Tithor´ea, one of the two chief summits of Parnassus. It was dedicated to Bacchus, the other (Lycorēa), being dedicated to the Muses and Apollo.
Titian (Tiziano Vecellio), an Italian landscape painter, especially famous for his flesh-tints and female figures (1477-1576).
Titian (The French), Jacques Blanchard (1600-1638).
Titian (The Portuguese), Alonzo Sanchez Coello (1515-1590).
Titmarsh (Michael Angelo), a pseudonym used by Thackeray, in a number of his earlier writings. Like Michael Angelo, Thackeray had a broken nose.
Titmouse (Mr.

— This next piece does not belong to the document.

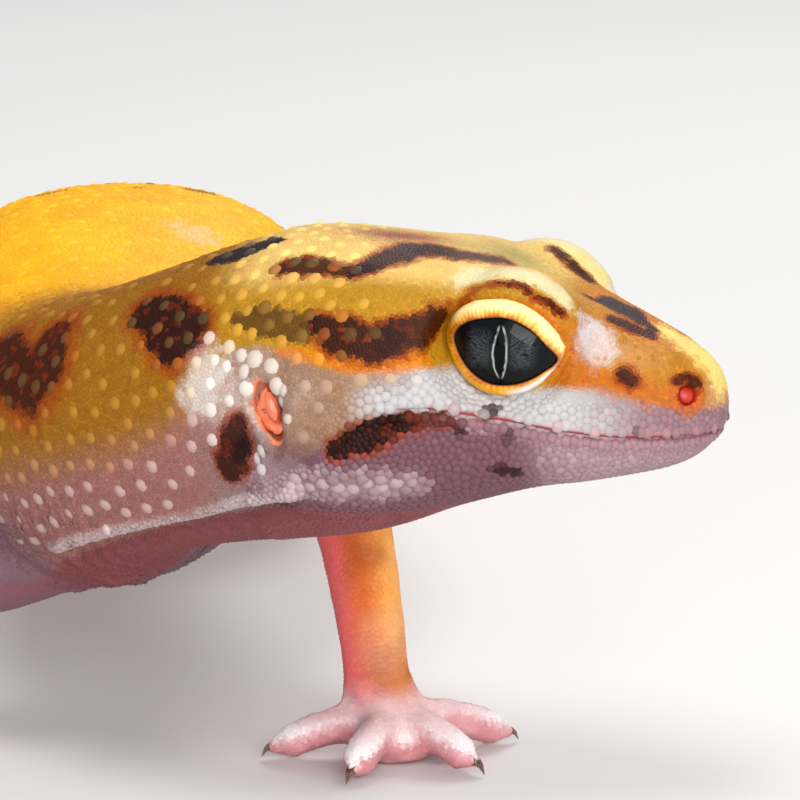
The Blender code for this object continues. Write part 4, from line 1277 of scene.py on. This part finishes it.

Tittlebat), a vulgar, ignorant coxcomb, suddenly raised from the degree of a linen-draper’s shopman, to a man of fortune, with an income of £10,000 a year.--Warren, Ten Thousand a Year.

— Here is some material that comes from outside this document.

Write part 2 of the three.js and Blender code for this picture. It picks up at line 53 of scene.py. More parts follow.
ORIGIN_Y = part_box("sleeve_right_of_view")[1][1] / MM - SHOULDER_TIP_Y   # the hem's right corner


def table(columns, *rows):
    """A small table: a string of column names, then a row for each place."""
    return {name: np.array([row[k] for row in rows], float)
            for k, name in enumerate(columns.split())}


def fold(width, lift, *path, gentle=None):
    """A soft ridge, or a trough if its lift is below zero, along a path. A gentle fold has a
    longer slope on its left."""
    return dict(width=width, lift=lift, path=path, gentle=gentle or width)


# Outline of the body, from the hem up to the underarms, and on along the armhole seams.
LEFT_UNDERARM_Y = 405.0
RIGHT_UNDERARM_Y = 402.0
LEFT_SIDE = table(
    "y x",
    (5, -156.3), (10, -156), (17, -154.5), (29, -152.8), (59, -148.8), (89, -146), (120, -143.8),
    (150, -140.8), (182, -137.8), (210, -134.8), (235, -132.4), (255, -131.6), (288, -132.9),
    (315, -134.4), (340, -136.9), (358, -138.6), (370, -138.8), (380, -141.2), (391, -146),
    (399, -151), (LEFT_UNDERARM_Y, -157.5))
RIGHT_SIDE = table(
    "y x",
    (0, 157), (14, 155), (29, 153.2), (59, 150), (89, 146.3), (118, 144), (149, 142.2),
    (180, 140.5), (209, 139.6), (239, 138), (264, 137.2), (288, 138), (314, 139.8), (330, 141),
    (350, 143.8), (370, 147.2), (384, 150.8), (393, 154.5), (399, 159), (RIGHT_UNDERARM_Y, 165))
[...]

Tito Mele´ma, a Greek, who marries Romola.--George Eliot, Romola.
Titurel, the first king of Graal-burg. He has brought into subjection all his passions, has resisted all the seductions of the world, and is modest, chaste, pious, and devout. His daughter, Sigunê, is in love with Tschionatulander, who is slain.--Wolfram von Eschenbach, Titurel (thirteenth century).
⁂ Wolfram’s Titurel is a tedious expansion of a lay already in existence, and Albert of Scharfenberg produced a Young Titurel, at one time thought the best romance of chivalry in existence, but it is pompous, stilted, erudite, and wearisome.
Titus, the son of Lucius Junius Brutus. He joined the faction of Tarquin, and was condemned to death by his father, who, having been the chief instrument in banishing the king and all his race, was created the first consul. The subject has been often dramatized. In English, by N. Lee (1678) and John Howard Payne (1820). In French, by Arnault, in 1792; and by Ponsard, in 1843. In Italian, by Alfieri, Bruto, etc. It was in Payne’s tragedy that Charles Kean made his début in Glasgow, as “Titus,” his father playing “Brutus.”